The DIDComm Mediator Service is an open-source project designed to facilitate DIDComm communication between Aries agents, particularly in situations where agents are on mobile devices, behind firewalls, or have intermittent connectivity. A DIDComm mediator serves as a persistent endpoint for client agents, allowing them to receive messages securely and efficiently, even when direct peer-to-peer communication is not possible. This allows a peer contact, such as an enterprise issuer or verifier, to initiate a messaging exchange with a mobile agent. This is a substantial improvement of the situation today, when enterprises are limited to initiating interactions or sending notifications via untrusted emails and SMSs that are often discarded as phishing attacks.

Key Features

  • DIDComm Message Relaying: The primary function of the DIDComm Mediator is to relay inbound DIDComm messages to client agents. It enables agents that cannot maintain an addressable endpoint to receive messages through a trusted third-party mediator, ensuring that communication remains uninterrupted.
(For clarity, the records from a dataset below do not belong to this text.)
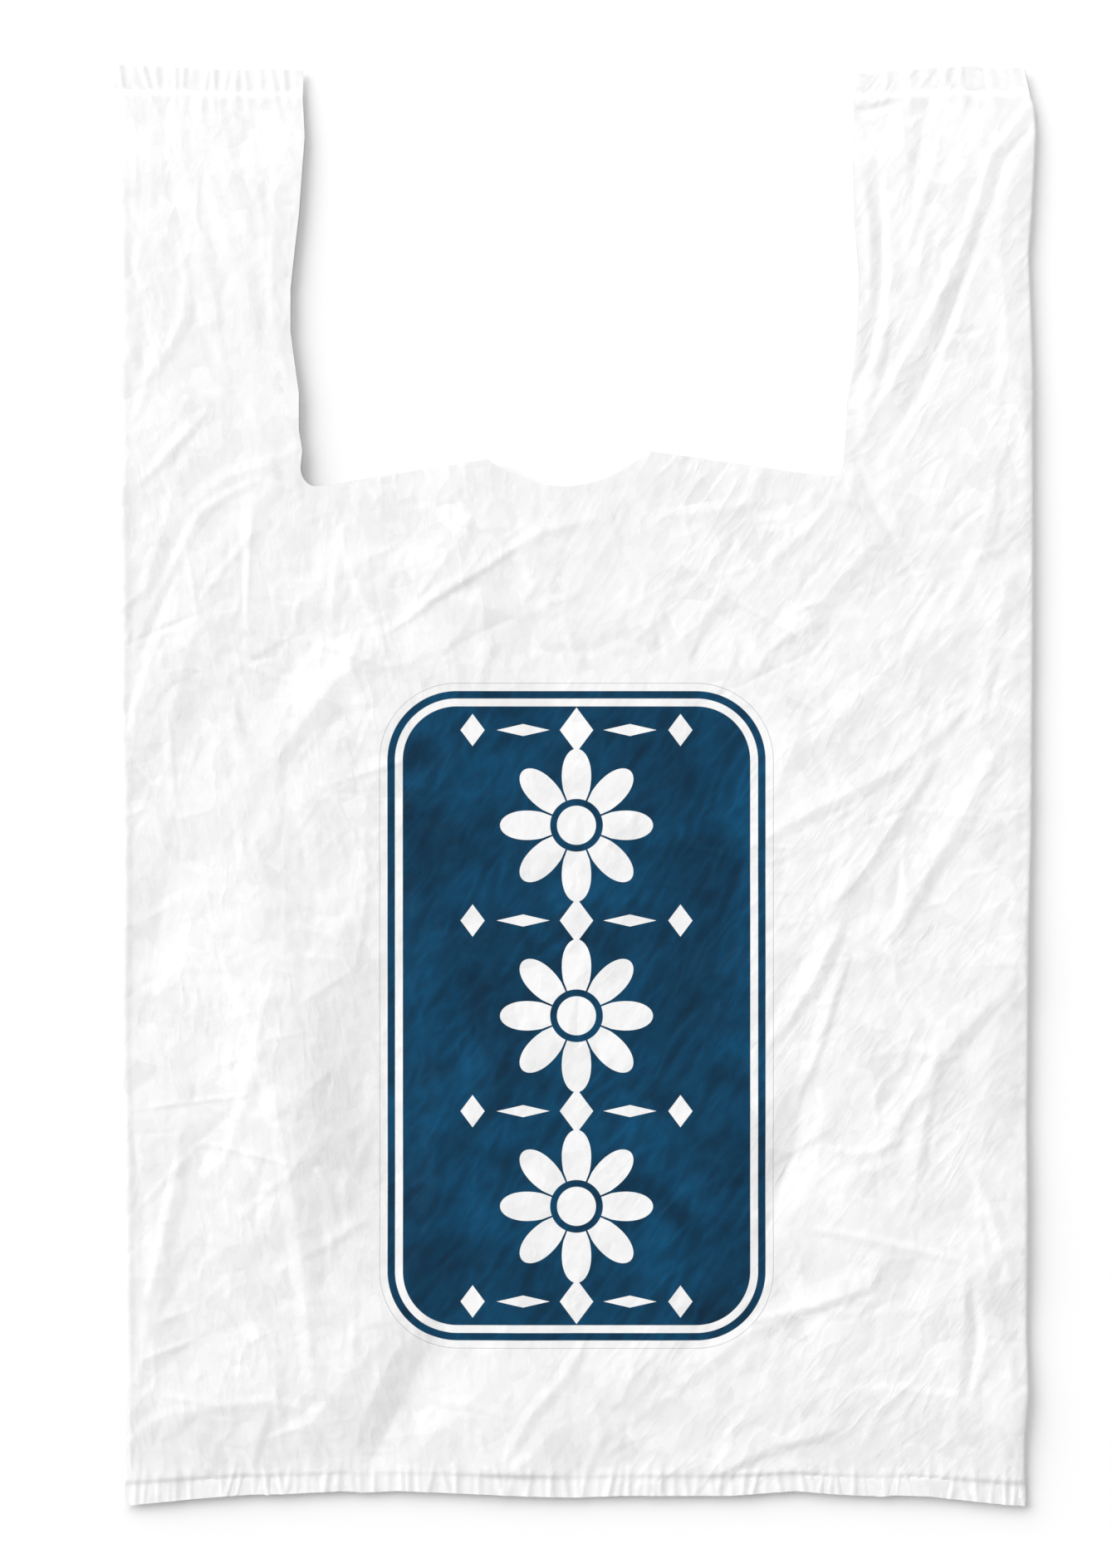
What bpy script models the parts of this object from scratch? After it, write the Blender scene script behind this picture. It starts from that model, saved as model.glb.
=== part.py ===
"""A vest-shaped plastic carrier bag lying flat: one gusseted film tube, welded and die-cut.

The bag is made the way a bag machine makes it. A tube of film with a gusset folded into each
side is welded flat across both ends. One die then cuts the mouth out of the top, which leaves a
handle at each side and two small tips in the middle of the mouth.

The bag lies on its back panel. +X runs across it, +Y runs up to the handles and +Z comes out of
the front panel. The middle of its underside is at the origin. Lengths are in metres.
"""

import math

import bmesh
import bpy
from mathutils import Matrix

OBJECT_NAME = "carrier_bag"

# Driving dimensions of the bag.
WIDTH = 0.316  # across the folded tube
LENGTH = 0.500  # from the bottom weld's edge to the top of the handles
GUSSET_DEPTH = 0.080  # each side's fold, measured in from the side
MOUTH_DEPTH = 0.1465  # from the top of the handles down to the mouth's corners
HANDLE_WIDTH = 0.061
BOTTOM_WELD = 0.006
HANDLE_WELD = 0.0085

# The mouth's cut edge.
CORNER_RADIUS = 0.006  # where a handle meets the mouth
TIP_HALF_GAP = 0.028  # from the middle of the bag to each tip
TIP_RISE = 0.0105  # from the mouth's corners up to the tips
NOTCH_DROP = 0.0105  # from the tips down to the middle of the hollow between them
ARC_STEPS = 8  # straight runs in each rounded corner
NOTCH_STEPS = 24

# The film, thickened so that it is a solid. Real film is about 0.016 mm.
FILM = 0.0004
LAYER_GAP = 0.0006  # air between two layers that lie on each other
LAYERS = 4  # front, two gusset leaves, back
FOLD_STEPS = 6  # straight runs round each fold
WELD_LAND = 0.0012  # thickness of the flat pressed part of a weld
WELD_TAPER = 0.0025  # run over which the layers close up to that
WELD_LAP = 0.001  # how far a weld reaches in between the layers

PITCH = FILM + LAYER_GAP  # from the middle of one layer to the middle of the next
STACK = LAYERS * FILM + (LAYERS - 1) * LAYER_GAP
FOLD_RADIUS = PITCH / 2
HALF_WIDTH = WIDTH / 2
HALF_LENGTH = LENGTH / 2
MOUTH_HALF_WIDTH = HALF_WIDTH - HANDLE_WIDTH
MOUTH_CORNER_Y = HALF_LENGTH - MOUTH_DEPTH


def clear_scene():
    """Remove every object that the file opened with."""
    for item in list(bpy.data.objects):
        bpy.data.objects.remove(item, do_unlink=True)


def new_collection(name):
    """Return a new collection, linked to the scene."""
    made = bpy.data.collections.new(name)
    bpy.context.scene.collection.children.link(made)
    return made


def arc(centre, radius, start, end, steps):
    """Return steps + 1 points of an arc in a plane, with its angles in degrees."""
    angles = [math.radians(start + (end - start) * i / steps) for i in range(steps + 1)]
    return [(centre[0] + radius * math.cos(a), centre[1] + radius * math.sin(a)) for a in angles]


def tube_half_section():
    """Return the (x, z) middle line of the tube's right half, from the front panel to the back.

    The front panel is on top. The line runs out along it, in and out again round the gusset, and
    back along the back panel, with a half round at each of the three folds.
    """
    middles = [STACK - FILM / 2 - PITCH * layer for layer in range(LAYERS)]
    fold_x = HALF_WIDTH - FILM / 2 - FOLD_RADIUS
    gusset_x = HALF_WIDTH - GUSSET_DEPTH
    front_fold = arc((fold_x, middles[0] - FOLD_RADIUS), FOLD_RADIUS, 90, -90, FOLD_STEPS)
    inner_fold = arc((gusset_x, middles[1] - FOLD_RADIUS), FOLD_RADIUS, 90, 270, FOLD_STEPS)
    back_fold = arc((fold_x, middles[2] - FOLD_RADIUS), FOLD_RADIUS, 90, -90, FOLD_STEPS)
    return [(0, middles[0]), *front_fold, *inner_fold, *back_fold, (0, middles[3])]


def tube_mesh():
    """Draw the half section where the bottom weld ends and draw it out to the handle welds."""
    bottom = -HALF_LENGTH + BOTTOM_WELD
    top = HALF_LENGTH - HANDLE_WELD
    shape = bmesh.new()
    line = [shape.verts.new((x, bottom, z)) for x, z in tube_half_section()]
    edges = [shape.edges.new(pair) for pair in zip(line, line[1:])]
    drawn = bmesh.ops.extrude_edge_only(shape, edges=edges)["geom"]
    moved = [part for part in drawn if isinstance(part, bmesh.types.BMVert)]
    bmesh.ops.translate(shape, verts=moved, vec=(0, top - bottom, 0))
    bmesh.ops.recalc_face_normals(shape, faces=shape.faces[:])
    mesh = bpy.data.meshes.new(OBJECT_NAME)
    shape.to_mesh(mesh)
    shape.free()
    return mesh


def mouth_outline():
    """Return the (x, y) outline that the die cuts out, round the mouth and past the bag's top."""
    past_top = HALF_LENGTH + 0.01
    corner_x = MOUTH_HALF_WIDTH - CORNER_RADIUS
    corner = arc((corner_x, MOUTH_CORNER_Y + CORNER_RADIUS), CORNER_RADIUS, 0, -90, ARC_STEPS)
    right = [(MOUTH_HALF_WIDTH, past_top), *corner]
    left = [(-x, y) for x, y in reversed(right)]
    tip_y = MOUTH_CORNER_Y + TIP_RISE
    radius = (TIP_HALF_GAP**2 + NOTCH_DROP**2) / (2 * NOTCH_DROP)
    spread = math.degrees(math.asin(TIP_HALF_GAP / radius))
    centre = (0, tip_y - NOTCH_DROP + radius)
    notch = arc(centre, radius, -90 + spread, -90 - spread, NOTCH_STEPS)
    return right + notch + left


def weld_outline(land_run):
    """Return a weld's (run, height) section, with run 0 where the open film starts.

    Args:
        land_run: length of the weld from the open film to the bag's edge.
    """
    root = (STACK - FILM) / 2
    land = WELD_LAND / 2
    upper = [(-WELD_LAP, root), (0, root), (WELD_TAPER, land), (land_run, land)]
    return upper + [(run, -height) for run, height in reversed(upper)]


def prism(name, outline, thickness, turn, collection):
    """Make a closed solid from a flat outline, as a hidden cutter.

    Args:
        name: name of the new object.
        outline: points of the outline in its own plane.
        thickness: how far the solid runs, half to each side of that plane.
        turn: matrix that places the solid.
        collection: collection that takes it.
    """
    curve = bpy.data.curves.new(name, "CURVE")
    curve.dimensions = "2D"
    curve.fill_mode = "BOTH"
    curve.extrude = thickness / 2
    spline = curve.splines.new("POLY")
    spline.points.add(len(outline) - 1)
    for point, (x, y) in zip(spline.points, outline):
        point.co = (x, y, 0, 1)
    spline.use_cyclic_u = True
    drawing = bpy.data.objects.new(name + "_outline", curve)
    collection.objects.link(drawing)
    evaluated = drawing.evaluated_get(bpy.context.evaluated_depsgraph_get())
    mesh = bpy.data.meshes.new_from_object(evaluated)
    bpy.data.objects.remove(drawing, do_unlink=True)

    shape = bmesh.new()
    shape.from_mesh(mesh)
    bmesh.ops.remove_doubles(shape, verts=shape.verts[:], dist=0.00001)
    bmesh.ops.transform(shape, matrix=turn, verts=shape.verts[:])
    bmesh.ops.recalc_face_normals(shape, faces=shape.faces[:])
    shape.to_mesh(mesh)
    shape.free()

    solid = bpy.data.objects.new(name, mesh)
    solid.hide_render = True
    solid.display_type = "WIRE"
    collection.objects.link(solid)
    return solid


def weld_bar(name, weld_run, towards, collection):
    """Make the pressed bar that closes one end of the tube.

    Args:
        name: name of the new object.
        weld_run: length of the weld along the bag.
        towards: 1 for the end with the handles, -1 for the bottom.
        collection: collection that takes it.
    """
    length = 2 * (HALF_WIDTH - FILM - FOLD_RADIUS)
    start = towards * (HALF_LENGTH - weld_run)
    # The outline's own axes become the bag's Y and Z, and its thickness runs along X.
    columns = Matrix(((0, 0, 1), (towards, 0, 0), (0, 1, 0))).to_4x4()
    turn = Matrix.Translation((0, start, STACK / 2)) @ columns
    return prism(name, weld_outline(weld_run), length, turn, collection)


def film_material():
    """Return the white film's material."""
    made = bpy.data.materials.new("film")
    made.use_nodes = True
    shader = made.node_tree.nodes["Principled BSDF"]
    shader.inputs["Base Color"].default_value = (0.87, 0.87, 0.87, 1)
    shader.inputs["Roughness"].default_value = 0.42
    shader.inputs["Metallic"].default_value = 0
    return made


def add_boolean(bag, operation, other):
    """Cut or join another solid with the bag."""
    change = bag.modifiers.new(other.name, "BOOLEAN")
    change.operation = operation
    change.solver = "EXACT"
    change.object = other


def build():
    """Build the bag: fold and thicken the tube, weld both ends, then cut the mouth."""
    clear_scene()
    pieces = new_collection(OBJECT_NAME)
    cutters = new_collection("cutters")

    bag = bpy.data.objects.new(OBJECT_NAME, tube_mesh())
    bag.data.materials.append(film_material())
    pieces.objects.link(bag)

    mirror = bag.modifiers.new("other_half", "MIRROR")
    mirror.use_axis = (True, False, False)
    mirror.merge_threshold = 0.0001
    film = bag.modifiers.new("film", "SOLIDIFY")
    film.thickness = FILM
    film.offset = 0

    bottom = weld_bar("bottom_weld", BOTTOM_WELD, -1, cutters)
    top = weld_bar("handle_weld", HANDLE_WELD, 1, cutters)
    level = Matrix.Translation((0, 0, STACK / 2))
    die = prism("mouth_die", mouth_outline(), 4 * STACK, level, cutters)
    add_boolean(bag, "UNION", bottom)
    add_boolean(bag, "UNION", top)
    add_boolean(bag, "DIFFERENCE", die)


build()
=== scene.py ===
"""Looks of a vest-shaped plastic carrier bag that lies flat on a pale floor.

The bag is one tube of thin white film with a gusset folded into each side. It is built here the
way a bag machine makes it: the film is drawn as one flat sheet, the die cuts the mouth out of it,
and the sheet is folded round into the tube. The creases of a bag that has been crumpled and
smoothed out again lift the folded film, and a printed panel is inked on its front.

Lengths are in metres. Creases and edge offsets are listed in millimetres and turned to metres
where they are read.
"""

from __future__ import annotations

import logging
import math
from copy import copy
from dataclasses import dataclass
from enum import Enum

import bmesh
import bpy
import numpy as np
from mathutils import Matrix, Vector
from mathutils.geometry import delaunay_2d_cdt


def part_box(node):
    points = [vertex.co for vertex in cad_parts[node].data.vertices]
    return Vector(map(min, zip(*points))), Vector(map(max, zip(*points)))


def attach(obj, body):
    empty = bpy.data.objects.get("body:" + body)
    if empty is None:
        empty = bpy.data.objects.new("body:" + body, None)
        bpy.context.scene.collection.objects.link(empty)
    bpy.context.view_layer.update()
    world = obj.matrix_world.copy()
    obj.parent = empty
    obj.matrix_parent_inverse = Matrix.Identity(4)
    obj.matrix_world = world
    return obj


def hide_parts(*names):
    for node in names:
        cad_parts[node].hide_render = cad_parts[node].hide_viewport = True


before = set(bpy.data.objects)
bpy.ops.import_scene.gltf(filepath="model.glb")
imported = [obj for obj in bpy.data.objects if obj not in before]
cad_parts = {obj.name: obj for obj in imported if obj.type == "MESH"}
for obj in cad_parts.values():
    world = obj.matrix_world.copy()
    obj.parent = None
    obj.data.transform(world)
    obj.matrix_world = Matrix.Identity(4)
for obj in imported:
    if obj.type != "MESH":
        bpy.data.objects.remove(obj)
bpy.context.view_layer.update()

log = logging.getLogger("carrier_bag")

NODE = "carrier_bag"
BODY = "root"
MM = 0.001
SEED = 41

Point = tuple[float, float]
Socket = bpy.types.NodeSocket


class Leaf(Enum):
    """The four layers of the folded tube, with the share of the bag's thickness each lies at."""

    FRONT = 1.0
    FRONT_GUSSET = 0.66
    BACK_GUSSET = 0.36
    BACK = 0.04


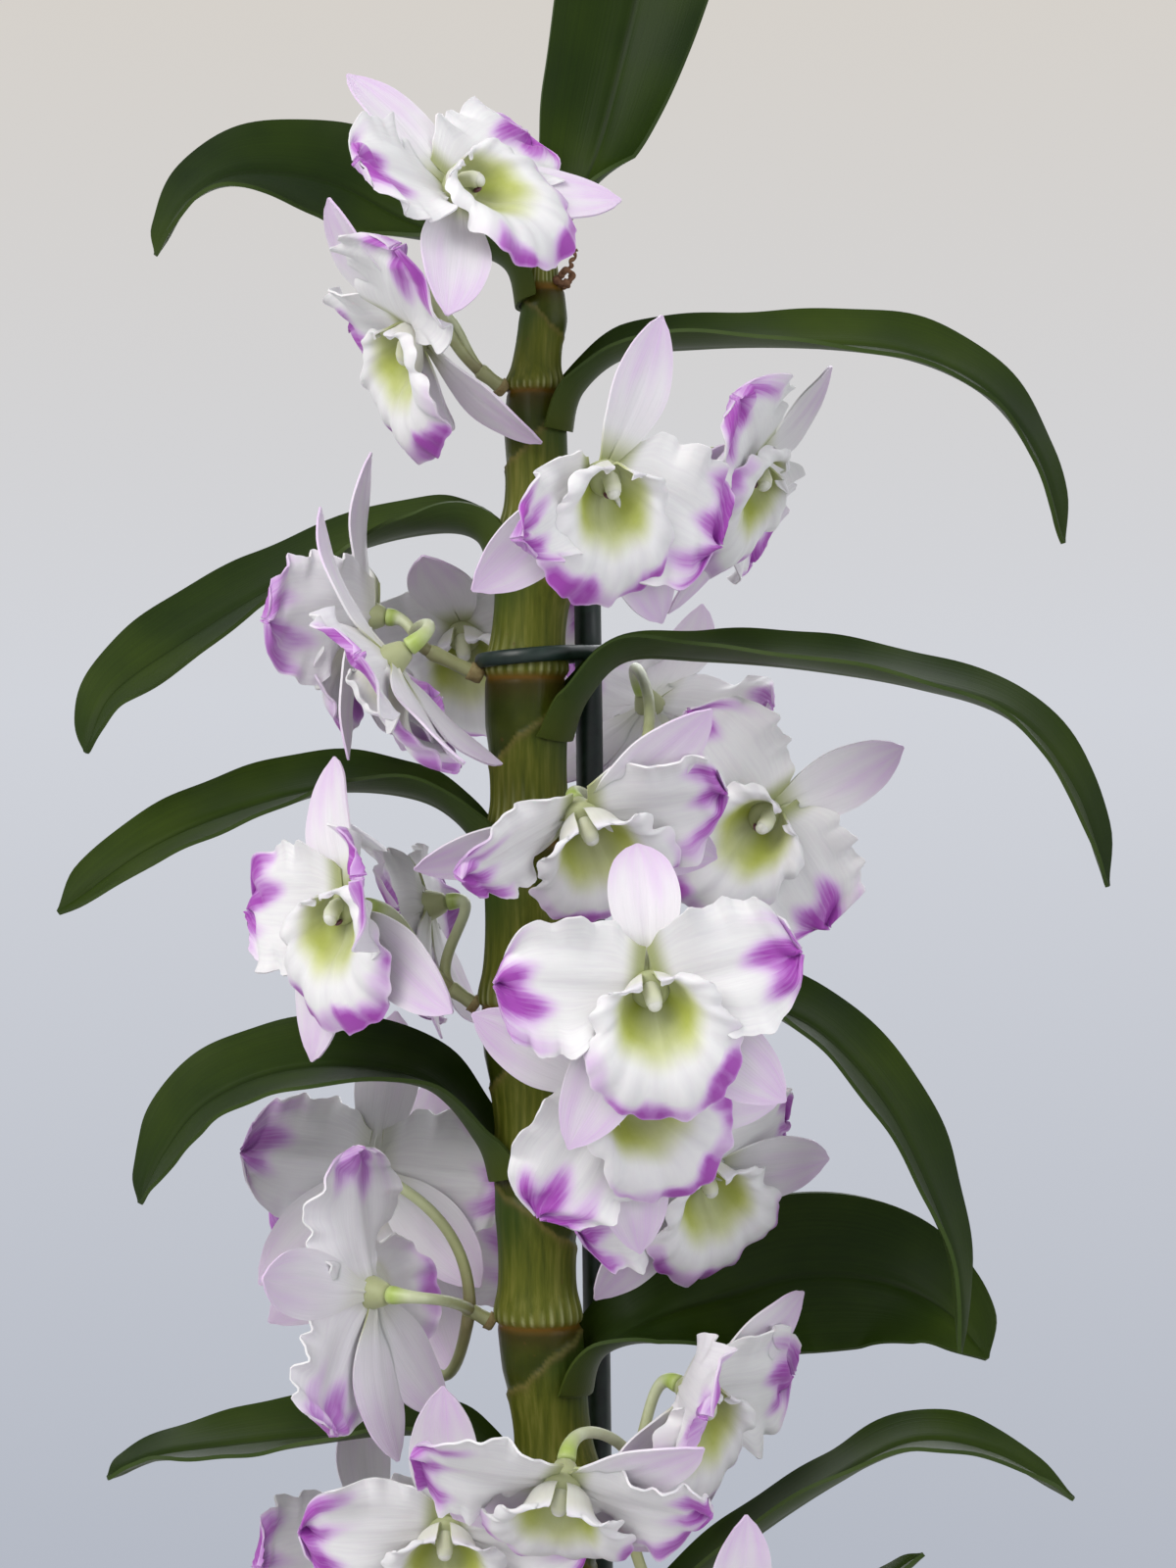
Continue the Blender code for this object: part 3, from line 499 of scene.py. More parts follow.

The mediator has no visibility to the embedded message being relayed.
  • Routing and Delivery: The service offers routing capabilities, directing DIDComm messages to the correct recipient even if the recipient’s agent is temporarily offline. It queues messages and delivers them when the recipient becomes available, enhancing reliability in environments with unstable connections.
  • Extensibility and Customization: DIDComm Mediator is designed to be flexible and customizable, allowing developers to extend its functionality according to specific use cases. It embeds the deployers' choice of ACA-Py or Credo-TS to handle the DIDComm messaging. That underlying power makes DIDComm Mediator Service adaptable to a wide range of deployment scenarios, from simple message relaying to more complex mediation tasks.
  • Community-Driven Development: DIDComm Mediator Service is developed and maintained by a global community of contributors. This collaborative approach ensures that the service evolves in line with the needs of the broader decentralized identity ecosystem.

The service is particularly useful for agents operating on mobile devices or in environments where maintaining a constant connection is challenging. It ensures that unsolicited messages and notifications can be sent from a known peer via an established connection.